Meanwhile, the library has been scanning books itself for decades. A few years ago, it bought a Swiss-made robotic scanner and set it to work in the Green basement. With 50 such robots, Keller calculated -- at a capital cost of something like $75 million -- the university could digitize its library all by itself. He got a few foundations interested, but they backed off.

Small wonder that when the Google offer came along, Keller jumped at it.

Not without a lot of due diligence, however, mostly about the legality of including books like call number E169 D3.

"Copyright 1950, Vantage Press, Inc. All Rights Reserved" reads the notice in "This Is Our Land" -- a clear enough warning at the time, but what does it mean, more than half a century later? The book is not in print, a fact that is easily ascertained. But does Vantage Press even still exist? Was the copyright ever renewed, and if so, who owns it now: the publisher, the author or the author's heirs? These questions are not so easily answered.

Most important, perhaps, even assuming Dean's book is still under copyright, would it be "fair use" for Google to copy it anyway, allowing it to be searched but making only "snippets" of text available for public view? (Fair use is a section of U.S. copyright law that allows portions of a work to be reproduced without permission under certain circumstances -- for example, in criticism, news reporting and scholarship.)

Keller asked Stanford's general counsel to help him consider this question.
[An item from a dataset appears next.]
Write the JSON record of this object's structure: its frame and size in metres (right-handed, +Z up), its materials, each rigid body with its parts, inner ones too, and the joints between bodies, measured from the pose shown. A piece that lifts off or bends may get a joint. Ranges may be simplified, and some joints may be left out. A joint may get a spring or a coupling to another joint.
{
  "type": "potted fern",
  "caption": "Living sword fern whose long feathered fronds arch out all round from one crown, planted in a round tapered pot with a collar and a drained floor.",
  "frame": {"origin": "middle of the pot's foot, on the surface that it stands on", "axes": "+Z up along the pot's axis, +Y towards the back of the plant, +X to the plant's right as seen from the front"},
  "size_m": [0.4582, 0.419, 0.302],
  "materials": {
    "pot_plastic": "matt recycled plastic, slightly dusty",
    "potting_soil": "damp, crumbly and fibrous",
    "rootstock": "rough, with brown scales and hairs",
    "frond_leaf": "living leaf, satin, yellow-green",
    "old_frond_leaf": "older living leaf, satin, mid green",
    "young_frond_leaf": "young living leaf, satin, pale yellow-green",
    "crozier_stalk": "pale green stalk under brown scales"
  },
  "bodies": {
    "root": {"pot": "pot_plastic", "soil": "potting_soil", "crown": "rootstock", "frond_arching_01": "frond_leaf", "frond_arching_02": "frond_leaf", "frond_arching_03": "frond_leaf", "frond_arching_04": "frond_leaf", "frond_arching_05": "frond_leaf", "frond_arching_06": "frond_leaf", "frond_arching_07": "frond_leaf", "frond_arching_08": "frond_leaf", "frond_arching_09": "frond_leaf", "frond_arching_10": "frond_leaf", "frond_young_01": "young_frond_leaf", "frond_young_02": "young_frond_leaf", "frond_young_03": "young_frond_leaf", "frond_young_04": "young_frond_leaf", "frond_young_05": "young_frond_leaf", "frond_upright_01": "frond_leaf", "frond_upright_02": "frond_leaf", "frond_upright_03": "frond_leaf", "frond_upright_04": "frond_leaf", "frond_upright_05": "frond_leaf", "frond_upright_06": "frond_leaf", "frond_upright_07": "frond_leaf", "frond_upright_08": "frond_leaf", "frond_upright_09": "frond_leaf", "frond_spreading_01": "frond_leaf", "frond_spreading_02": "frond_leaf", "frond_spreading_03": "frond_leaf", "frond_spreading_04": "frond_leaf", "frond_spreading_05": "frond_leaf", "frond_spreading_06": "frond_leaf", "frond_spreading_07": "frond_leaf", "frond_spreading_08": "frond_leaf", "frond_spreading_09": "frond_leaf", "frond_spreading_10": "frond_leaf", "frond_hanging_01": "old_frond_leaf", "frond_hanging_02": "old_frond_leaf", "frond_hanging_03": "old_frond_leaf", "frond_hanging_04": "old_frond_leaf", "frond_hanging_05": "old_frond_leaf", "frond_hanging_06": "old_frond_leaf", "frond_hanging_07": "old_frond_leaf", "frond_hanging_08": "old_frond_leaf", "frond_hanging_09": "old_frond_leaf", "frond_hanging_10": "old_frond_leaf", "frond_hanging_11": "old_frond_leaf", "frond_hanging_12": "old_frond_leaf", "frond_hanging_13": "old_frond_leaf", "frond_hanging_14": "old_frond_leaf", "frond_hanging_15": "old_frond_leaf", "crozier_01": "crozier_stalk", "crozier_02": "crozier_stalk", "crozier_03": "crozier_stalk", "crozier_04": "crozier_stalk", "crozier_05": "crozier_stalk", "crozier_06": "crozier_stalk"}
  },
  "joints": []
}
He consulted Stanford law professors and outside copyright experts, too. "We end up having a big seance," he says. "We get lots of opinions."
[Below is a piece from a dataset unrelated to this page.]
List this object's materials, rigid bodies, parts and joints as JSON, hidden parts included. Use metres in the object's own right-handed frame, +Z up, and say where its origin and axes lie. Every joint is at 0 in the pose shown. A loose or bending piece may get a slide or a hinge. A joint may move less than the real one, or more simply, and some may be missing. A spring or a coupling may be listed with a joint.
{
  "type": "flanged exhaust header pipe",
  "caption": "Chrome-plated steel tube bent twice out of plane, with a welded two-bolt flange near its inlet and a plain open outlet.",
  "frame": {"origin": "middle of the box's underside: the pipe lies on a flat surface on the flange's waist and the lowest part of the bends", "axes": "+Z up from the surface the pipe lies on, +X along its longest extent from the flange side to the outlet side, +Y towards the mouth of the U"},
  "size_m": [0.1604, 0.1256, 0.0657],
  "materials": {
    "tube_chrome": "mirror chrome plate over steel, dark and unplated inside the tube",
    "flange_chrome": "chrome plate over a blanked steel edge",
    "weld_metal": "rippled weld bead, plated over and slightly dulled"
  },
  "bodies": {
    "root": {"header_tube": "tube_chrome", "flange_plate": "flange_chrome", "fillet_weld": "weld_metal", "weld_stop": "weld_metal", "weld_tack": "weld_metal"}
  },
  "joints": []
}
He makes no bones about what he was really after. Having his library included in Google's searchable database will be a fine thing, he says, but the real benefit to Stanford will come from the newly digitized copies of its own books that the university will receive from Google as a quid pro quo.

Keller starts ticking off the reasons they'll be so important. One is preservation. "We don't have enough invested in this country," he says, "to assure that printed materials are going to persist." Another is the potential for truly complex search. There are far more sophisticated ways than Google's key word approach through which the library can help its users mine data.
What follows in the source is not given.